The Maryland Catholic Conference and disability rights advocates say the bill could open the door for mistreatment of the disabled, elderly and minority communities, which they say already experience disparities in health-care access.
“Legalizing suicide as a medical course-of-action will only serve to further erode the healthcare that vulnerable people currently receive, especially since it is much less expensive than continuing treatments,” said a statement that was given to the 300 Catholics who came to Annapolis this month for Catholic Lobby Night, an annual event at which members of the church talk to lawmakers about bills.
The main focus this year: stopping “physician-assisted suicide,” a term listed on their documents and one that proponents of the bill abhor.
At the hearing Friday, Georgetown University School of Medicine doctor Kevin Donovan called the bill “discriminatory and not progressive.”
“It creates, by law, a class of people whose lives should no longer be preserved,” Donovan said. “It favors the white elite, not the sort of thing that progressives want to get behind.”
Proponents of the bill say safeguards have been added to the measure to ensure that no one is taken advantage of. They say there have been no reported instances of coerced death in Oregon, where legislation was approved in 1994, or in any of the other states that have legalized aid in dying.
About three dozen volunteers from the nonprofit group Compassion & Choices, which is leading the effort to build support for the bill, recently held a lobbying day, spending hours knocking on legislators’ office doors.
One volunteer met with Muse, the Judicial Proceedings Committee member and an African Methodist Episcopal minister. She said the lawmaker told her that he is “open” to the idea of aid in dying — a statement she counted as a small victory.
Asked about the legislation on Friday, Muse said he remains undecided.
Lobbyist W. Minor Carter is working for the bill pro bono, in memory of his friend, Richard E. Israel, a former assistant attorney general who died last summer after a long bout with Parkinson’s disease.
Carter said he has run into more than a few roadblocks as he tries to sway lawmakers with whom he normally discusses insurance and other, less-fraught issues.
Some flatly refused to meet with him. “They say there is no need to waste my time,” Carter said. “They’re Catholic, they say.”
So Carter moves to the next name on his list.

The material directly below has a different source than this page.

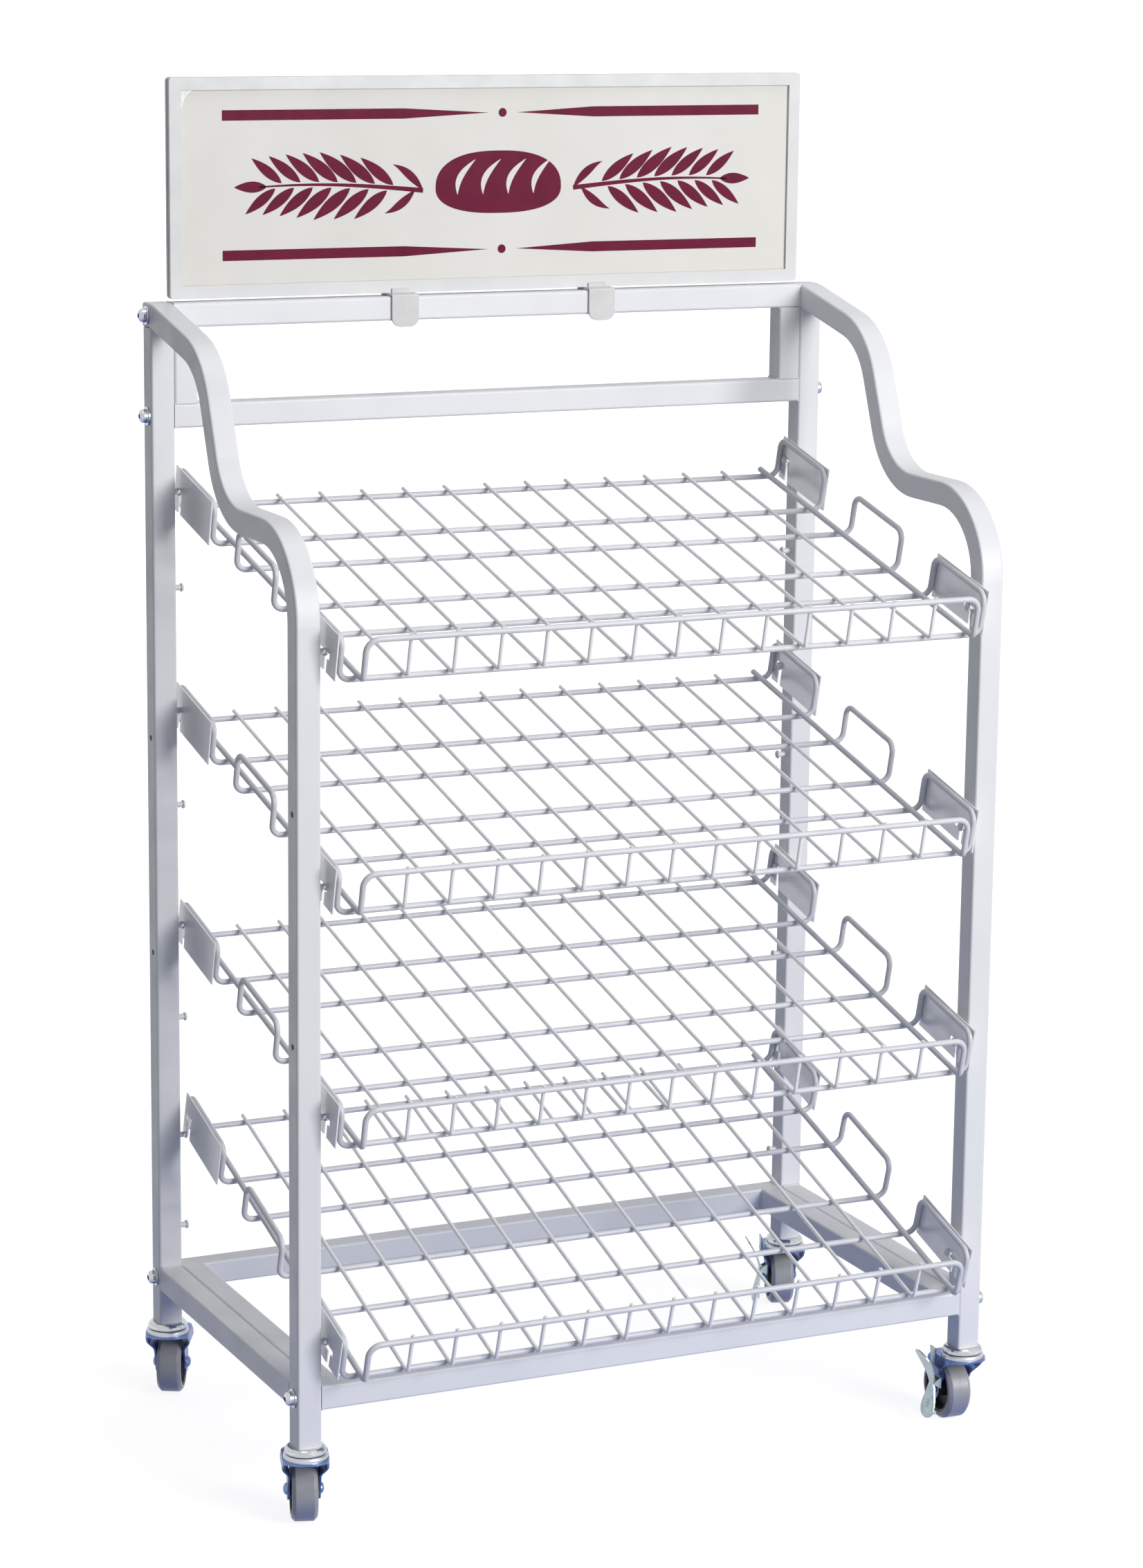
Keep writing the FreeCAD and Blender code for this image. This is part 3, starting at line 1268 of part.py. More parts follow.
def sign():
    """Two-shell frame round a card with a clear cover, standing on two clips."""
    width = 2 * (INNER_X - S["SignEndGap"])
    height = S["SignHeight"]
    x = -width / 2
    z = FRAME_TOP + S["ClipGap"] + S["ClipThick"]
    front = sign_front()
    wall = S["ShellWall"]
    half = S["SignDepth"] / 2
    groove = S["ShellGroove"]

    lip = framed("bezel_lip", width, height, x, z, S["SignBorder"], front, wall, S["SignCorner"])
    skirt = framed("bezel_skirt", width, height, x, z, wall, front, half - groove, S["SignCorner"])
    fused("sign_bezel", [lip, skirt])
    inner_width = width - 2 * wall
    inner_height = height - 2 * wall
    layer = front + wall
    node(panel("sign_cover", inner_width, inner_height, x + wall, z + wall, layer, S["CoverThick"]),
         "sign_cover")
    layer = layer + S["CoverThick"]
    node(panel("sign_card", inner_width, inner_height, x + wall, z + wall, layer, S["CardThick"]),
         "sign_card")
    layer = layer + S["CardThick"]
    filler = front + S["SignDepth"] - wall - layer
    pack = framed("back_frame", inner_width, inner_height, x + wall, z + wall,
                  S["SignBorder"] - wall, layer, filler, S["SignCorner"] / 2)
    edge = framed("back_edge", width, height, x, z, wall + groove,
                  front + half + groove, half - groove, S["SignCorner"])
    back = framed("back_panel_edge", width, height, x, z, S["SignBorder"],
                  front + S["SignDepth"] - wall, wall, S["SignCorner"])
    plate = panel("back_plate", width - 2 * S["SignBorder"], height - 2 * S["SignBorder"],
                  x + S["SignBorder"], z + S["SignBorder"], front + S["SignDepth"] - wall, wall)
    fused("sign_back", [pack, edge, back, plate])

    clips = []
    for name, place_x in (("left", -S["ClipLeft"]), ("right", S["ClipRight"])):
        clips.append(clip(name, place_x))
    joined("sign_clips", clips)


def clip(name, x):
    """Saddle over the header top rail, a tongue down its front and its back, and a lip for the sign."""
    body = new_body(f"clip_{name}_saddle")
    sketch = new_sketch(body, "YZ_Plane", f"clip_{name}_section")
    gap = S["ClipGap"]
    thick = S["ClipThick"]
    inside = FRAME_TOP + gap
    low = inside - S["ClipReach"]
    back_low = low + S["ClipBackShort"]
    front = REAR_Y - S["TubeSide"] - gap
    rear = REAR_Y + gap
    outline(sketch, [(front - thick, low), (front, low), (front, inside), (rear, inside),
                     (rear, back_low), (rear + thick, back_low), (rear + thick, inside + thick),
                     (front - thick, inside + thick)])
    saddle = pad(body, sketch, S["ClipWidth"], f"clip_{name}_run", middle=True)

    def tongue_corner(edge):
        along_y = abs(edge.tangentAt(edge.FirstParameter).y) > ALIGNED_RATIO
        return along_y and edge.CenterOfMass.z < back_low.value + TOUCHING

    def front_bend(edge):
        middle = edge.CenterOfMass
        outside = abs(middle.y - (front - thick).value) < TOUCHING
        return outside and abs(middle.z - (inside + thick).value) < TOUCHING

    rounded = fillet_edges(body, saddle, tongue_corner, S["ClipCorner"], f"clip_{name}_corners")
    fillet_edges(body, rounded, front_bend, S["ClipBend"], f"clip_{name}_bend")
    place(body, x, 0, 0)

    lip = doc.addObject("Part::Box", f"clip_{name}_lip")
    bind(lip, "Length", S["ClipLipWidth"])
    bind(lip, "Width", S["ClipLipThick"])
    bind(lip, "Height", thick + S["ClipLipHeight"])
    place(lip, x - S["ClipLipWidth"] / 2, sign_front() - gap - S["ClipLipThick"], inside)
    whole = doc.addObject("Part::MultiFuse", f"clip_{name}")
    whole.Shapes = [body, lip]
    return whole


# ---------------------------------------------------------------- build, check and export

for side_name, side in SIDES.items():
    side_frame(side_name, side)
base_and_header()
pegs()
fasteners()
casters(caster_mountings())
shelves()
sign()
doc.recompute()

for item in doc.Objects:
    if "Invalid" in item.State or "Error" in item.State:
        raise RuntimeError(f"{item.Label} failed: {item.State}")
for label, item in NODES.items():
    if item.Shape.isNull() or not item.Shape.isValid() or not item.Shape.Solids:
        raise RuntimeError(f"{label} has no valid solid")

os.makedirs("parts", exist_ok=True)
for label, item in NODES.items():
    item.Shape.exportStep(os.path.join("parts", f"{label}.step"))
    box = item.Shape.BoundBox
    print(f"{label}: {len(item.Shape.Solids)} solids, {item.Shape.Volume:.0f} mm3, "
          f"x {box.XMin:.1f}..{box.XMax:.1f} y {box.YMin:.1f}..{box.YMax:.1f} z {box.ZMin:.1f}..{box.ZMax:.1f}")
print(f"{len(NODES)} nodes")
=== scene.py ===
"""Bakery bread rack: finishes, printed sign, weld details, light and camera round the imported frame."""

import json
import math
import random

import bmesh
import bpy
from mathutils import Matrix, Vector
from mathutils.bvhtree import BVHTree


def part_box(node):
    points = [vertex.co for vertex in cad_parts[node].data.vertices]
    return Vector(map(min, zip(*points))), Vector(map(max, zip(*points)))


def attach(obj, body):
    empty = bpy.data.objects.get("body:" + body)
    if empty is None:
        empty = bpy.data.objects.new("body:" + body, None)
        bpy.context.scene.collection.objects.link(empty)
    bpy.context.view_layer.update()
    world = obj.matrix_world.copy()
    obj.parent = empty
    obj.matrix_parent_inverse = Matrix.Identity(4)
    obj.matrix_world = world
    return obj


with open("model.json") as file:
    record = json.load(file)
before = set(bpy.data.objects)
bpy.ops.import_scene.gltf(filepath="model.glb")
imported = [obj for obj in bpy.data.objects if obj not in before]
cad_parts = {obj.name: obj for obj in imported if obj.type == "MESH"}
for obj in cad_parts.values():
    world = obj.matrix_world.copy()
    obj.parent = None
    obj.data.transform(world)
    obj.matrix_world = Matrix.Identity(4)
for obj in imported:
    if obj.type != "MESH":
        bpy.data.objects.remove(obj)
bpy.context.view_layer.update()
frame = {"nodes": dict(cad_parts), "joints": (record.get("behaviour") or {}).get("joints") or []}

MM = 0.001
NODES = frame["nodes"]
JOINTS = {joint["name"]: joint for joint in frame["joints"]}
LEFT_AND_RIGHT = (-1, 1)
SHELF_LEVELS = (1, 2, 3, 4)
CASTERS = ("front_left", "front_right", "rear_left", "rear_right")
BRAKED = ("front_right", "rear_right")
CUP_TO_PLATE = 6.1 * MM  # from a raceway cup's lower edge down to its fork's flat top
FORK_PLATE_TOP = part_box("caster_raceway_cups")[0].z - CUP_TO_PLATE

# ---------------------------------------------------------------- materials
NOISE_BAND = (0.3, 0.7)  # most of a noise texture's values lie between these
LEVEL_BLUR = 0.1 * MM  # half the height over which a tone changes at a level
RELIEF_HEIGHT = 0.2 * MM
EDGE_SAMPLES = 4
SPECK_CORE = 0.6  # share of a speck's size within which it has its full tone
ROUGHNESS_FINER = 3  # the roughness varies this many times faster than the tone


def srgb(code):
    """Linear colour of a six-digit sRGB code."""
    values = [int(code[i:i + 2], 16) / 255 for i in (0, 2, 4)]
    return (*[v / 12.92 if v <= 0.04045 else ((v + 0.055) / 1.055) ** 2.4 for v in values], 1.0)


class Tree:
    """A material's or world's node tree, emptied and then filled one node at a time."""

    def __init__(self, owner):
        owner.use_nodes = True
        self.tree = owner.node_tree
        self.tree.nodes.clear()

    def add(self, kind, inputs=None, **settings):
        """A new shader node; an input is a plain value or another node's output."""
        node = self.tree.nodes.new("ShaderNode" + kind)
        for key, value in settings.items():
            setattr(node, key, value)
        for key, value in (inputs or {}).items():
            if isinstance(value, bpy.types.NodeSocket):
                self.tree.links.new(value, node.inputs[key])
            else:
                node.inputs[key].default_value = value
        return node

    def place(self, scale=(1, 1, 1)):
        """Object coordinates, stretched by scale."""
        coords = self.add("TexCoord")
        return self.add("Mapping", {"Vector": coords.outputs["Object"], "Scale": scale}).outputs[0]

    def noise(self, scale, low, high, detail=3, stretch=(1, 1, 1)):
        """Noise of that many waves in a metre, spread over low to high."""
        noise = self.add("TexNoise", {"Vector": self.place(stretch), "Scale": scale, "Detail": detail})
        return self.spread(noise.outputs["Fac"], *NOISE_BAND, low, high)

    def spread(self, value, from_low, from_high, low, high):
        """The value, stretched from one range to another and held within it."""
        ranged = self.add("MapRange", {"Value": value, "From Min": from_low, "From Max": from_high,
                                       "To Min": low, "To Max": high})
        return ranged.outputs["Result"]

    def blend(self, factor, first, second):
        """The first colour where the factor is 0 and the second where it is 1."""
        mixed = self.add("Mix", {0: factor, 6: first, 7: second}, data_type="RGBA")
        return mixed.outputs[2]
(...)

He knows that House Speaker Michael E. Busch (D-Anne Arundel), a Catholic, reversed his position on the aid-in-dying bill last year after reflecting on his own life and the deaths of two friends. Carter said he hopes that there are other lawmakers out there ready to be persuaded.
Gov. Larry Hogan (R), who is in remission after a bout with non-Hodgkin’s lymphoma last year, has not taken a position on the bill.
Hogan, who is also Catholic, indicated as a candidate that he would oppose aid-in-dying legislation. But he said in March — before his cancer diagnosis — that he could see both sides of the issue. He has since become an outspoken advocate for cancer patients, spending hours with people who are fighting the disease.
Several black and Hispanic lawmakers said they have not heard from constituents either for or against the bill. That could change if the legislation makes it out of committee and comes before the full Senate or House for consideration.
“The black community is generally of the position — when it’s your time, it’s your time, God won’t take you no sooner than your time,” said Del. Charles E. Sydnor III (D-Baltimore County), a member of the House Judiciary Committee who is African American. “It’s not going to be an easy vote.”